Doğru kişiye doğru tazminat…

Doğru kişiye doğru tazminat…

Sigorta sektörünün çatı organı olan Türkiye Sigorta Birliği (TSB) yoğun bir dönemden geçiyor. Hem TSB Başkanı Can Akın Çağlar, hem de Genel Sekreter M. Akif Eroğlu sektörle ilgili her toplantıya katılarak sektörün sesini duyurmaya çalışıyorlar. TSB’nin internet sitesine baktığınızda bunu görebiliyorsunuz. Bu toplantılardan biri geçtiğimiz hafta Ankara’da düzenlendi. Birliğin ana sponsoru olduğu, Hacettepe Üniversitesi Adli Tıp Ana Bilim Dalı Başkanlığı tarafından düzenlenen Trafik Kazasına Bağlı Yaralanmalarda Maluliyet ve Bedensel Zararların Tazmini konulu “Maluliyet Bilirkişiliği Kongresi” sektörün uzun yıllardır büyük zarar gördüğü trafik sigortalarındaki bedensel zararlar konusuna ışık tutması nedeniyle son derece önemliydi. Çünkü trafik kazalarında ölüm ve yaralanma gerçekleşmesi durumunda zamanaşımı 15 yıla kadar sürebiliyor. İşte bu durum, sigorta şirketlerinin bilançolarına “muallak hasar” denilen, geriden gelebilecek hasarlar kalemi yazılmasına neden oluyor. Son yıllarda da bu tazminatları kovalayan bir meslek grubu ortaya çıkmasıyla, “doğru kişiye tazminat ödenmiyor” yönlü birçok tartışmaya ve habere şahit olmaya başladık.

Ankara’da düzenlenen kongreye bu açıdan bakmamızın çok önemli olduğunu düşünüyorum. Kongreye konuyla ilgili Yargıtay, Sosyal Güvenlik Kurumu, Sağlık Bakanlığı Daire Başkanları, adli tıp uzmanları, sigorta şirketi temsilcileri, sigorta ve tazminat alanındaki profesyoneller, avukatlar, aktüerler ve trafik kazasına bağlı yaralanmalarda maluliyet ve bedensel zararların tazmini değerlendirme süreçlerine dahil olan bilirkişiler katıldı.

Hacettepe Üniversitesi Adli Tıp Ana Bilim Dalı Başkanı Prof.

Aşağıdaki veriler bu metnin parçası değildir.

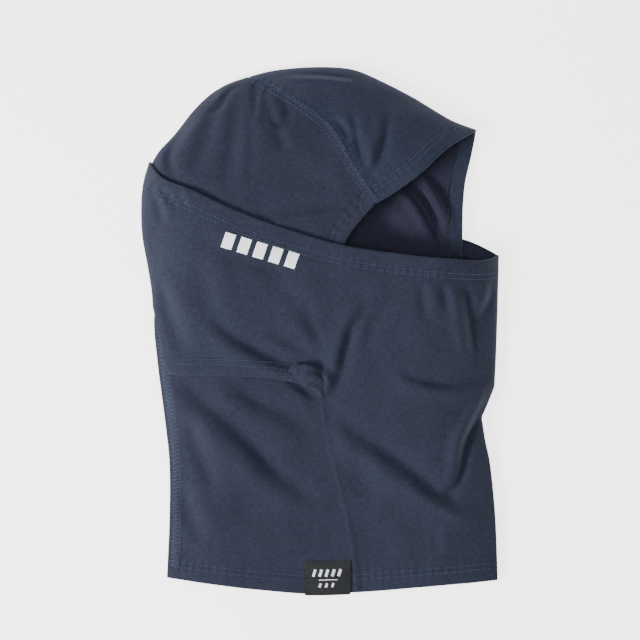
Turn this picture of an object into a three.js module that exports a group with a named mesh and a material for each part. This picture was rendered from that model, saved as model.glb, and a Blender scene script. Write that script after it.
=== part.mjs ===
// A hinged balaclava for skiing, laid on its left side on a table with the face to +X and the crown to +Y.
// The hood and neck are an inner shell. The mask is a loop of the same jersey that goes round the outside of the
// hood, joined to it only along the front of the neck, so it pulls down from the nose to under the chin.
// Every piece of cloth is a thin closed solid. "Near" is the half that faces up (the wearer's right side), and
// "far" is the half that is lain on (the left side).
// Units are millimetres. The frame's origin is on the table, under the middle of the garment, with +Z up.

import * as THREE from "three";

// ---- Driving dimensions ----
const clothThickness = 1.0;
const layerGap = 0.4; // between a panel and the hem or trim sewn to it
const turnedThickness = 0.8; // the turned-in layer of a hem, pressed flatter than the panel
const threadThickness = 0.4;
const hemHeight = 11;
const maskHemHeight = 12;
const stitchWidth = 4; // the two needle lines of a hem and the thread between them
const flatSeamWidth = 6;
const seamTrim = 0.6; // a panel stops this far short of the line of a seam

const foldHeight = 7; // height of a folded edge above the table
const nearReach = 62; // how far in from a fold the upper half goes on rising
const farReach = 7; // how far in from a fold the lower half comes down to the table
const hoodLift = 3.4; // the hood lies on the mask's lower half
const maskClearance = 4.2; // from the hood's outside to the mask's outside
const liftEnds = { from: 6, to: 40 }; // how far past the mask's upper edge the hood comes down to the table
const neckLiftEnds = { from: -134, to: -172 }; // here the neck comes down to the table
const loftStops = [[-215, 17], [-120, 21], [-40, 25], [60, 30], [120, 34], [215, 34]]; // [y, height]

const label = { left: -12, right: 24, height: 24, tuck: 9, thickness: 0.5 };
const careLabel = { x: -100, width: 30, y: -170, height: 24, thickness: 0.3 };
const print = { left: -77, right: -18, y: 62.5, height: 13, slope: -0.32, thickness: 0.2 };
const tuck = { x: -7, y: -40, length: 10.5, width: 7.5, height: 2.8 };
const crushedTuck = { x: -10, y: -60, length: 9, width: 6, height: 1.0 }; // the one that is lain on

const palette = {
  hood: 0x343a4e,
  crown: 0x373f52,
  mask: 0x353b4b,
  neck: 0x353648,
  thread: 0x4a5268,
  print: 0xe8ecee,
  label: 0x14161c,
  tape: 0xdadada,
};

// ---- Outlines, in the plane of the table ----
const spline = (...points) => new THREE.SplineCurve(points.map(([x, y]) => new THREE.Vector2(x, y)));
const straight = (from, to) => new THREE.LineCurve(new THREE.Vector2(...from), new THREE.Vector2(...to));
const stretch = (curve, from, to) => ({ getPointAt: (t) => curve.getPointAt(from + (to - from) * t) });

const browTip = [122, 158.4];
const crownStart = [-60, 198.8]; // where the crown seam crosses the top fold
const crownEndNear = [43.8, 99.5];
const crownEndFar = [112, 58];
const hinge = [2, -50]; // where the mask, the side panel and the front of the neck meet
const neckBack = [-121.5, -195];
const neckSide = [30, -206];
const neckFront = [141, -197];
const maskBackTop = [-136, 133];
const maskBackEnd = [-132.8, 19];
const maskFrontTop = [142, 58.8];
const maskFrontEnd = [137.5, -44];

const backFold = spline(
  neckBack, [-119, -150], [-118.5, -107], [-120.5, -76], [-124, -38], [-126.5, -5], [-128, 19],
  [-129.5, 50], [-130.5, 90], [-130.5, 126], [-126, 145.5], [-114, 157], [-103, 171.5], [-87, 187.5], crownStart,
);
const crownFold = spline(
  crownStart, [-35, 205], [8, 208], [38, 206], [59, 196], [83, 183.7], [103.5, 171], browTip,
);
const crownSeamNear = spline(crownStart, [-37, 190], [-8, 171], [9, 155.5], [24, 129], crownEndNear);
const crownSeamFar = spline(crownStart, [-10, 190], [40, 165], [80, 125], [104, 88], crownEndFar);
const browNear = spline(crownEndNear, [60.4, 109.7], [80.6, 124.9], [100.8, 144], browTip);
const browFar = spline(crownEndFar, [111.5, 84], [113.5, 115], [118, 135], browTip);
const sideSeam = [neckSide, [26, -169], [17, -127], [6, -82], hinge];
const sideEdgeNear = spline(...sideSeam, [3, -12], [9, 35], [19, 67], [29, 83], crownEndNear);
const sideEdgeFar = spline(...sideSeam, [36, -32], [78, -2], [103, 30], crownEndFar);
const neckEdgeBack = spline(neckBack, [-63, -202.5], [-12, -207], neckSide);
const neckEdgeFront = spline(neckSide, [80, -202], neckFront);
const neckFrontFold = spline(
  neckFront, [139.6, -165], [138, -138], [133, -107], [129, -84], [128, -69], [130, -56], [132, -38],
);
const neckTop = [[3, -53], [132, -38]];

const maskBackFold = spline(
  maskBackEnd, [-133.8, 32], [-137, 52], [-141, 74], [-142, 97], [-140.5, 116], maskBackTop,
);
const maskFrontFold = spline(maskFrontEnd, [139, -18], [140.5, 20], maskFrontTop);
const maskTopNear = spline(
  maskBackTop, [-125, 119.5], [-100, 109], [-63, 92], [-19, 76.5], [19, 66], [65, 59], [113, 54.5], [133, 55],
  maskFrontTop,
);
const maskTopFar = spline(
  maskBackTop, [-118, 124], [-63, 107], [-19, 94], [19, 85.5], [65, 78], [112, 72], maskFrontTop,
);
const maskChin = [[60, -48], [100, -46], maskFrontEnd];
const maskEdgeNear = spline(
  maskBackEnd, [-129, -10], [-121.7, -32], [-60, -35], [-20, -41], hinge, ...maskChin,
);
const maskEdgeFar = spline(maskBackEnd, [-90, -8], [-40, -34], hinge, ...maskChin);

// ---- Heights above the table ----
const { clamp, lerp, mapLinear, smoothstep } = THREE.MathUtils;

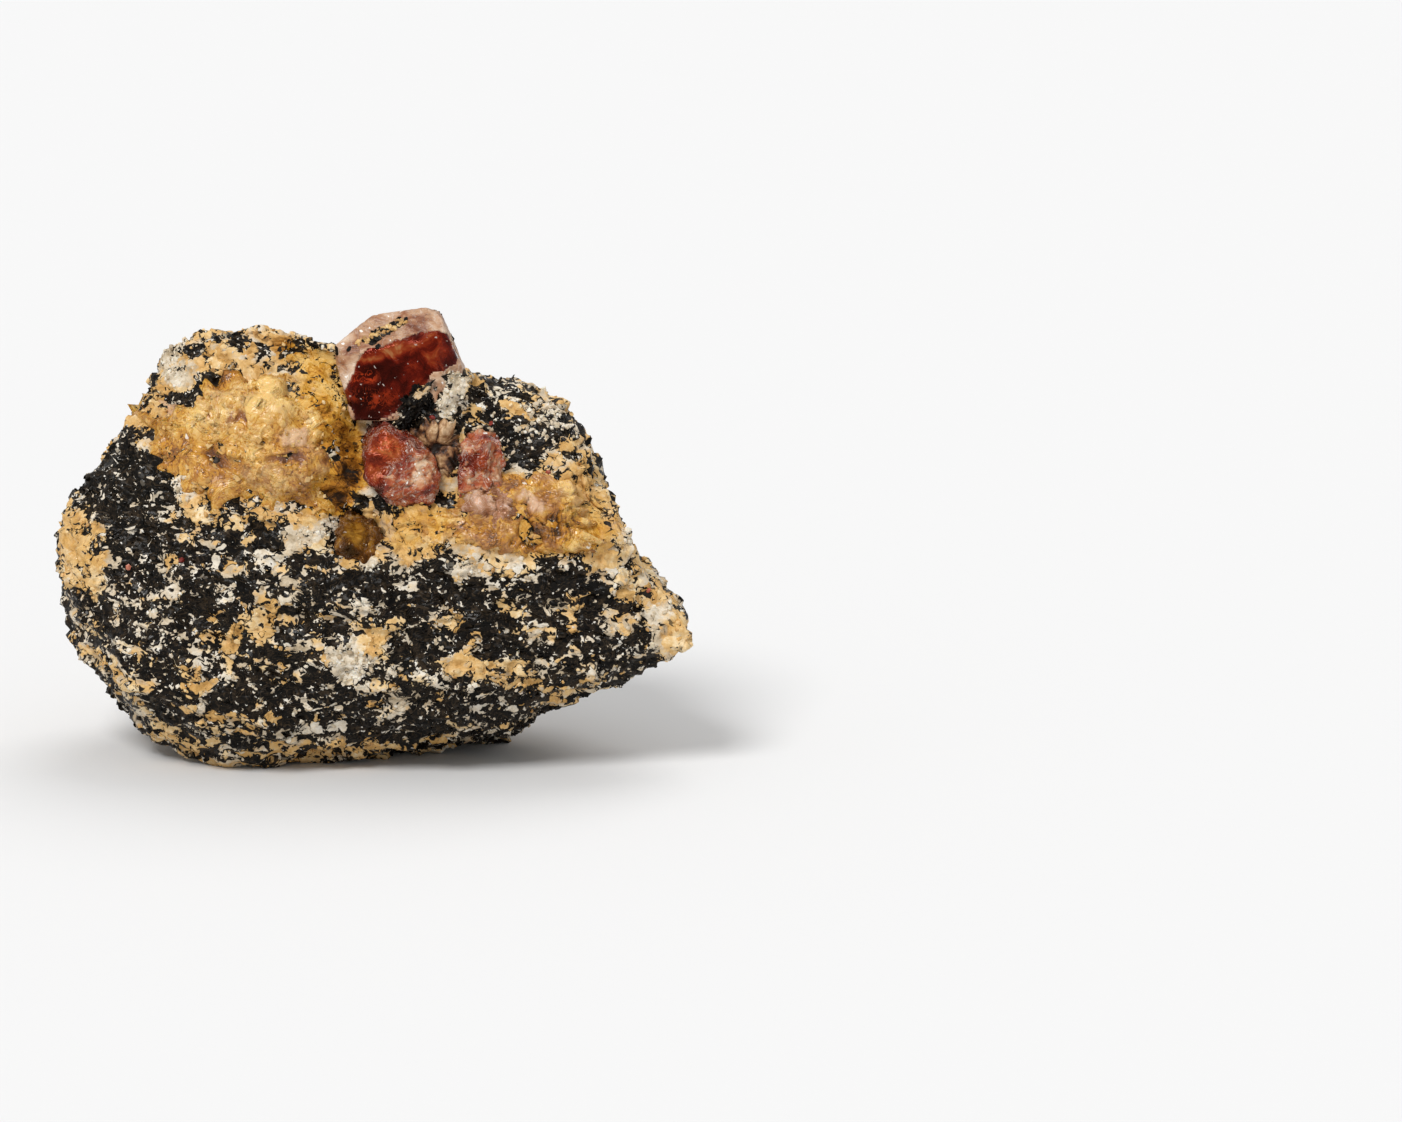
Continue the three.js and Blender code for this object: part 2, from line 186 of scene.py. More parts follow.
# ---- the lump of gneiss: the same surface as the solid's, sampled finely
rock = {
    "cells": 126,
    "coarseCells": 19,
    "centre": (-1.0, 0.0, 20.5),
    "wallPower": 5,
    "wallSteps": 400,
    "wallSize": (25, 15),
    "faceBlend": 1.3,
    "rim": [
        (31.2, -12, 13.4), (29.2, -11, 17.8), (26.2, -11.5, 22.6), (23, -12, 29), (20.2, -8.5, 33.8),
        (17.3, -5, 36.6), (12, -4.5, 38.2), (6.5, -8.4, 39.8), (0.5, -5, 40.4), (-4, -7, 41.8), (-9.5, -5.5, 43.1),
        (-15.5, -2.5, 42.6), (-19.5, -0.5, 40.3), (-22.8, 1, 36), (-25.8, 0, 31), (-29, -1.5, 26), (-31.2, 1, 20),
        (-30, 1, 13.4), (-28.2, 1, 7.4), (-22.8, 0, 1.4), (-15, -1, -4), (-6, 0, -4.6), (4, 0.5, -4.6),
        (12, -2, -2.6), (15.5, -5, 2.8), (21, -7.5, 7), (27, -9.5, 10.2),
    ],
    # a point x, y, z on each broken face, then its change of depth per mm of x and z
    "frontFaces": [
        (0, -15.6, 14, -0.02, -0.02), (-13, -10.8, 0, 0.04, -0.75), (0, -13.9, 23, -0.06, 0.36),
        (-24, -14.5, 20, -0.55, 0.1), (22, -14.6, 18, 0.22, 0.14), (-16, -12, 36, -0.05, 0.62),
        (18, -10.8, 33, 0.02, 0.52),
    ],
    "backFaces": [
        (0, 15.2, 18, 0, -0.05), (5, 10.2, 0, 0, 0.55), (0, 13.2, 30, 0, -0.75), (18, 12.5, 18, -0.62, -0.1),
        (-22, 13, 16, 0.55, 0), (-14, 12, 33, 0.2, -0.5),
    ],
    # x, z, half-widths along x and z, height outwards, turn in degrees
    "frontLumps": [
        (-15, 5, 7, 5, 1.8, 0), (-10, 34, 4.2, 3.6, 1.6, 0), (-19, 37, 4, 3, 1, 0), (-24, 26, 5, 6, -1, 0),
        (-1.5, 24.5, 2.6, 3, -2.6, 0), (-5, 28, 3.5, 1.6, -1.6, 10), (4.5, 32, 5, 3.6, -1, 0),
        (18, 25, 7, 4, 0.9, -10), (23, 29, 1.4, 5, -1.4, 25), (8, 10, 9, 4, 0.9, -10), (26, 11, 5, 5, 1.2, 0),
        (-22, 13, 4, 4, 0.9, 0), (-5, 16, 8, 2.2, -0.9, -6), (12, 18, 10, 1.8, -1, -8), (6.2, 36.6, 3, 3.4, 3.2, 0),
        (-2, 32.6, 1.3, 2.6, -1.3, 0),
    ],
    "backLumps": [
        (9, 13, 13, 2.6, -3.2, 16), (7, 4, 4.5, 6, 2.4, 0), (-27, 13, 3.6, 3.4, 2, 0), (-14, 34, 5, 4, 0.9, 0),
        (-6.5, 30, 4, 4.5, -1.8, 0), (5, 36, 6, 5, -1.5, 0), (-18, 9, 6, 3, -1.6, -12), (16, 25, 6, 5, 1.2, 0),
        (-26, 22, 4, 5, 1.2, 0), (22, 14, 4, 4, 1, 0), (-4, 17, 6, 4, 1, 0),
    ],
    # x, y, z, radius, height outwards
    "knobs": [(-9.6, -10.5, 35.4, 2.6, 1.3), (-4.6, -9, 37, 2, 0.9), (-28, -4, 20, 3, 1.2)],
    # compass angle from +X, angle above the horizon, distance from the centre
    "chips": [
        (-150, 20, 27.2), (-35, 35, 25.5), (160, 35, 27), (205, -28, 28), (35, 38, 24), (70, 55, 23.2),
        (-120, 50, 24.6), (20, -35, 27), (-118, -30, 25), (124, -45, 22.5), (138, -76, 20.9), (-68, -65, 20.6),
    ],
    # wavelength, seed, height, and whether the wave is folded into sharp crests
    "relief": [(15, 3, 0.38, False), (11, 11, -0.7, True), (5.5, 23, 0.32, False), (4.2, 37, -0.3, True)],
    "foldedLift": 0.56,
}
centre = np.array(rock["centre"])
rim = np.array(rock["rim"], dtype=float)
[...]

Dr. Ali Rıza Tümer’in “ülkemizde trafik kazasına bağlı yaralanmalarda maluliyet ve tazminat vakalarını değerlendirme sürecine ilişkin durum tespiti yapılması, aksaklıkların ve sorunlu noktaların tespit edilmesi, çözüm önerilerinin ortaya konması ve sahadaki uygulamalara ilişkin ortak bir dil geliştirilmesi gerektiği” yönlü sözleri çok dikkat çekici. Türkiye Sigorta Birliği Genel Sekreteri M. Akif Eroğlu’nun ise “Doğru kişiye doğru tazminat” vurgusunu yapması kongrenin mottosuydu.

Sigorta sektörü olarak hedeflerinin ülkemizde 22 milyon sürücünün yaptırmakla mükellef olduğu trafik sigortasını makul fiyatlarla almalarını sağlamak olduğunun altını çizen Eroğlu, “Bu noktada sebepsiz zenginleşmeye neden olan ve aynı zamanda 22 milyon sürücünün maliyetini artıran tazminatların hakkaniyete uygun olarak verilmesi çok önemli. Sektör olarak doğru kişiye doğru tazminatı zamanında ödemek istiyoruz. Fakat bu konuda karşılaşılan sorunlardan biri de maluliyet tazminatlarında ortaya çıkan maluliyet raporlarında kazayla illiyet bağı olmayan hususların yer almasıdır. Bu nedenle 1969 yılı ‘Çalışma Gücü ve Meslekten Kazanma Güç kaybı’ yönetmeliği mutlaka güncellenmeli ve tazminat hesaplamasında aktüeryal metodolojiye uygun hesaplama standardı getirilerek tekdüze bir yapı getirilmeli” diye konuştu. Evet, yıllardır birileri gerçek tazminat sahiplerinin haklarını gasp ediyor. Bu nedenle “Sigortacı ödemiyor, birileri benim yerime hakkımı arar” diye düşünmeyin. Tazminata aracı olan kişinin, sizin alacağınız tazminatınızı sömürmek amacıyla sizin yanınızda durma ihtimali yüksektir. Aldanmayın.